Input rows
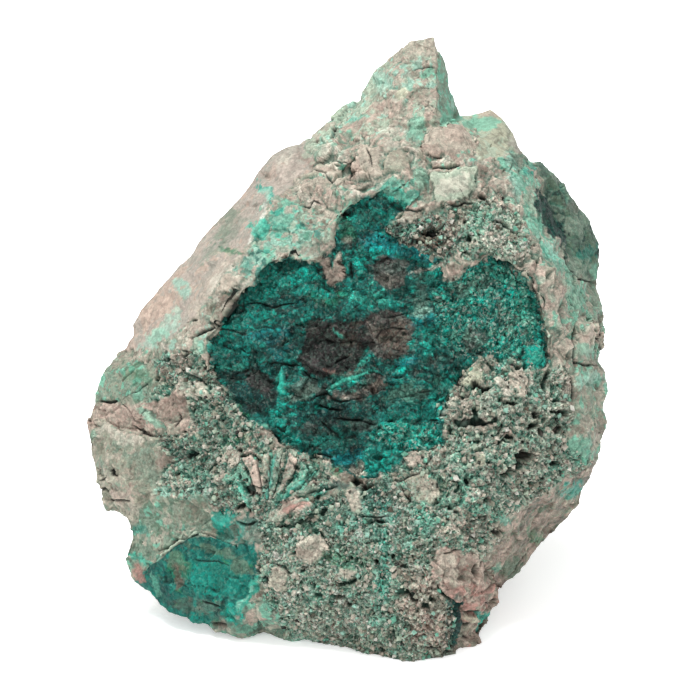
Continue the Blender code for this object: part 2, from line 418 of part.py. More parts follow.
--
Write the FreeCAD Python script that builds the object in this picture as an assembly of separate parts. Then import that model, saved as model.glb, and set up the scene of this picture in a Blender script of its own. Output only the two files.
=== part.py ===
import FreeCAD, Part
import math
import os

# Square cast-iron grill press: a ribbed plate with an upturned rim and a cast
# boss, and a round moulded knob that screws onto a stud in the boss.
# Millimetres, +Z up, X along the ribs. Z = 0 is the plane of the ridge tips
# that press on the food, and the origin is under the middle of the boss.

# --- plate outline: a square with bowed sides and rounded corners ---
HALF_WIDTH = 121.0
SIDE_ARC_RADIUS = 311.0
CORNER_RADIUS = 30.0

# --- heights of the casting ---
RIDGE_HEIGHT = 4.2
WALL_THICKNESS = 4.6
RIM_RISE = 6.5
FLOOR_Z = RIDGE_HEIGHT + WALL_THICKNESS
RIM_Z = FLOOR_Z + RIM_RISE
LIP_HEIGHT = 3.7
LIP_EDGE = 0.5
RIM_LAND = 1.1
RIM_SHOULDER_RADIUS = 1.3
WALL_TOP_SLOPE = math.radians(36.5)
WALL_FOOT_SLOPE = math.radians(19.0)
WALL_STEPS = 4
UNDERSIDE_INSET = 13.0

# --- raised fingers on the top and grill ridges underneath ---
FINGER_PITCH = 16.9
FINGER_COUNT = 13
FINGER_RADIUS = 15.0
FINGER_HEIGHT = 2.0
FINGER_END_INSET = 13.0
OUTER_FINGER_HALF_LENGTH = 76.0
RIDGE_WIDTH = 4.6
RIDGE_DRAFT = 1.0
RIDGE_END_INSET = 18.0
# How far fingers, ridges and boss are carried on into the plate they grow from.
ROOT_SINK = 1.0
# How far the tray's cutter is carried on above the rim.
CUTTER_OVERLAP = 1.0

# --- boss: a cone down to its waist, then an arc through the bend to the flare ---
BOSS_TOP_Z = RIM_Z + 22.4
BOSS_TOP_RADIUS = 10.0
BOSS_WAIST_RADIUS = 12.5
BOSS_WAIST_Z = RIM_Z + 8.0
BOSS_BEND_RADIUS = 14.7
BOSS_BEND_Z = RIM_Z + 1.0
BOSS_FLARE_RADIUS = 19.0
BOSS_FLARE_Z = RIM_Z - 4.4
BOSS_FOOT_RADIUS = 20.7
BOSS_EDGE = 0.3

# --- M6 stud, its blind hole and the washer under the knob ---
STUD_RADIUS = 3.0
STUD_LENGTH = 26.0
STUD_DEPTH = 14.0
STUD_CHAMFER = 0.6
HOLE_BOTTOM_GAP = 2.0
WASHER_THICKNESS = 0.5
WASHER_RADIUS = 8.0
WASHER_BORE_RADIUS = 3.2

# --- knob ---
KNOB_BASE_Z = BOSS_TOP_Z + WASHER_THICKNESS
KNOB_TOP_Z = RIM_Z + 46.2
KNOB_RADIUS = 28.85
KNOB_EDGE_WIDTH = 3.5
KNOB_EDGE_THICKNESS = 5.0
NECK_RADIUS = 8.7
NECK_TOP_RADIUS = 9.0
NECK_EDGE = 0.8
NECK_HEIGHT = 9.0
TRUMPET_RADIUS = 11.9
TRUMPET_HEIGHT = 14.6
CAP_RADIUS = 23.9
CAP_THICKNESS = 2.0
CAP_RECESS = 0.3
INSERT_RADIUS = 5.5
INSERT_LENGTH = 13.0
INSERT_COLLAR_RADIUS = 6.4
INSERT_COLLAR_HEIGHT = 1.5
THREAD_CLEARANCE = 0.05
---
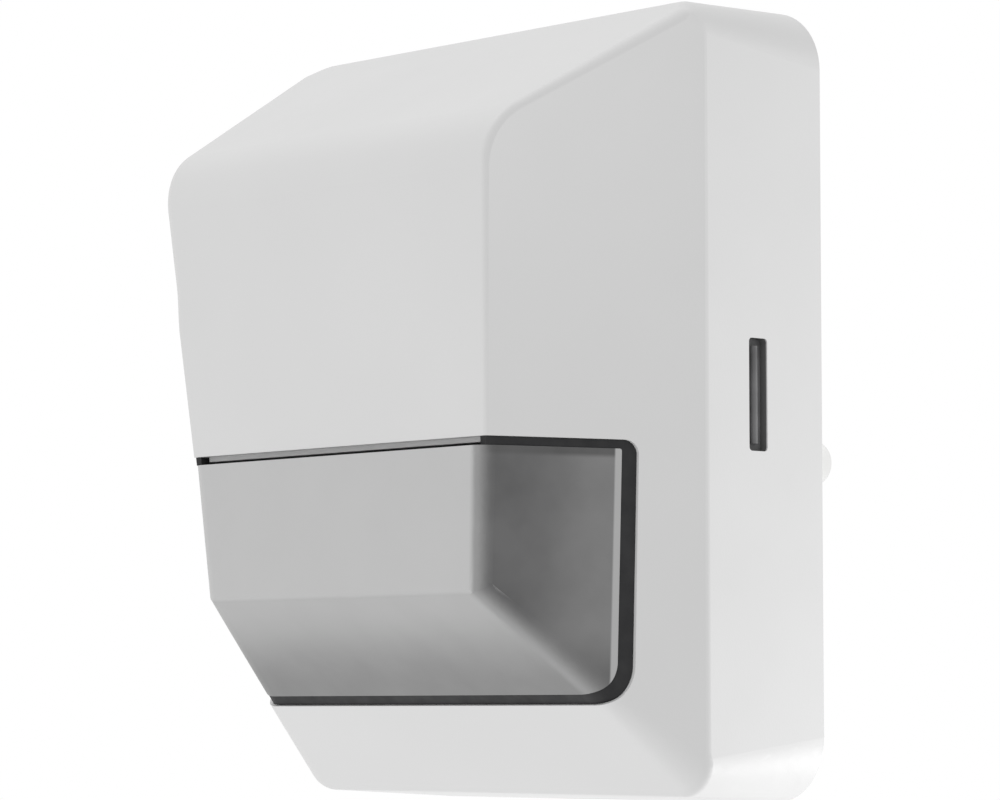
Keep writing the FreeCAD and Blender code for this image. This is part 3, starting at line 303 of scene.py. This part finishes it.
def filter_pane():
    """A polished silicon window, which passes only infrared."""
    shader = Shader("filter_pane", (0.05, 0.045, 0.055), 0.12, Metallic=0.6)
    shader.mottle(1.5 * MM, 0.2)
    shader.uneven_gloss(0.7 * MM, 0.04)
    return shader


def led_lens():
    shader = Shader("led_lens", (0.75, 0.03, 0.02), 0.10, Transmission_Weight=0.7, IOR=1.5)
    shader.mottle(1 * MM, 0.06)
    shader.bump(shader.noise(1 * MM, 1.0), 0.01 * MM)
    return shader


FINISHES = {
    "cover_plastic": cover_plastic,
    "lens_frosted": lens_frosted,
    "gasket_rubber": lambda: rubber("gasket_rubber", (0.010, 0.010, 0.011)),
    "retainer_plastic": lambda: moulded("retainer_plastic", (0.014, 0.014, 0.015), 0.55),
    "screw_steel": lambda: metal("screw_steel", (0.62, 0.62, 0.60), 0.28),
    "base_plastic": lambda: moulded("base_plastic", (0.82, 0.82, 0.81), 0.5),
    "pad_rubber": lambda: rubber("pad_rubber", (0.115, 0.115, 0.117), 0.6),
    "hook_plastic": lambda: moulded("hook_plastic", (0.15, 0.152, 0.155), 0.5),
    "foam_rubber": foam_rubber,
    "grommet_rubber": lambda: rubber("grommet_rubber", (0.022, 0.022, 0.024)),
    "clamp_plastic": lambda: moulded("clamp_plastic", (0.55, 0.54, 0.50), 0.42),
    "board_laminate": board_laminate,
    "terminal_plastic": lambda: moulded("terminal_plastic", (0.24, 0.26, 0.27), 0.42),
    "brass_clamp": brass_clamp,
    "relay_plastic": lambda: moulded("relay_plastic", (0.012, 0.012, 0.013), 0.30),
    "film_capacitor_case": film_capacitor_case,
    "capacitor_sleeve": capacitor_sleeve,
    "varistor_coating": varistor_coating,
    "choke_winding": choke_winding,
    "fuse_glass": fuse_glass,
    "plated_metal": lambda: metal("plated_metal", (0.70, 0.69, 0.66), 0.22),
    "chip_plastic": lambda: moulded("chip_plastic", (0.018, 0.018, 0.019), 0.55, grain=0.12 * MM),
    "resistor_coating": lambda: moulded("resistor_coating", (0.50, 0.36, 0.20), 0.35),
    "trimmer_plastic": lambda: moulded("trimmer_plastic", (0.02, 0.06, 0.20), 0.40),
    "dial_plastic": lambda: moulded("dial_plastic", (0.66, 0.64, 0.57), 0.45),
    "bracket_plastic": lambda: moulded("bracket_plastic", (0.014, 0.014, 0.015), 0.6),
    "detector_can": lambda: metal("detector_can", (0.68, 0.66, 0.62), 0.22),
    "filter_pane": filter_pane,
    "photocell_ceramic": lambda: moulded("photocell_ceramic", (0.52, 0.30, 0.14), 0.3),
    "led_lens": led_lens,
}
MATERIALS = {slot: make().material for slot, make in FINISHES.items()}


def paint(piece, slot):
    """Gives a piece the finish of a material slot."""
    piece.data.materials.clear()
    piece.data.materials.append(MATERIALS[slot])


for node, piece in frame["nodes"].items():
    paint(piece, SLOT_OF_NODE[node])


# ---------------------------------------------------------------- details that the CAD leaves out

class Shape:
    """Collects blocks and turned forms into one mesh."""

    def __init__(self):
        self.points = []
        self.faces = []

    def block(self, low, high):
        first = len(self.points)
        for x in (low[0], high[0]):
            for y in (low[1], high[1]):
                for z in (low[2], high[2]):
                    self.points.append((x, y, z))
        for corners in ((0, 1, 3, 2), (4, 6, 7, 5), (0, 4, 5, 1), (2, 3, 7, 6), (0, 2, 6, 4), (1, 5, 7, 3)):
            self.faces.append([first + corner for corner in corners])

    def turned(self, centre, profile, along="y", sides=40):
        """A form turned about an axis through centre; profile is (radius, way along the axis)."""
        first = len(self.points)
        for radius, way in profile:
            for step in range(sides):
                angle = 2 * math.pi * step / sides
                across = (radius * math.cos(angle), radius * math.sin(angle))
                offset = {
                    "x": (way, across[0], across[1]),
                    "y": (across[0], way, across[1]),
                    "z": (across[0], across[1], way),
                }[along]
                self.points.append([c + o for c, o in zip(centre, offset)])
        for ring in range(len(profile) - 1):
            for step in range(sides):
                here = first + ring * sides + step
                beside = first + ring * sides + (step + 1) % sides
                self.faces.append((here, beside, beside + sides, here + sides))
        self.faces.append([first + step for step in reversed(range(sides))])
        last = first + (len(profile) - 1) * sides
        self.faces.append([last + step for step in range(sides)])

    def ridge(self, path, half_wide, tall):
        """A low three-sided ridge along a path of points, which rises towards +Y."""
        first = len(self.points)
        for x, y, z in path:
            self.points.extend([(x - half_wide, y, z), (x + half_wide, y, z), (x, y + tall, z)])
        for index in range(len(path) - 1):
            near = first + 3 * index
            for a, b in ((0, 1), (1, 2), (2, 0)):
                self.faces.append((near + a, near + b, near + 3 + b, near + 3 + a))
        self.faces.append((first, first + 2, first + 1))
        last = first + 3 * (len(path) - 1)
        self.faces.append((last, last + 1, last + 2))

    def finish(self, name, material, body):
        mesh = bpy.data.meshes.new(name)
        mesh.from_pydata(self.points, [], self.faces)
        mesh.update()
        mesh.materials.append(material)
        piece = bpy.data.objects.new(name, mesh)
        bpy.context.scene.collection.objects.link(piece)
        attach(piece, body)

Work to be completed
Pick out each line in the material containing "import".

Answer for this exercise
Write the FreeCAD Python script that builds the object in this picture as an assembly of separate parts. Then import that model, saved as model.glb, and set up the scene of this picture in a Blender script of its own. Output only the two files.
import FreeCAD, Part
import math
import os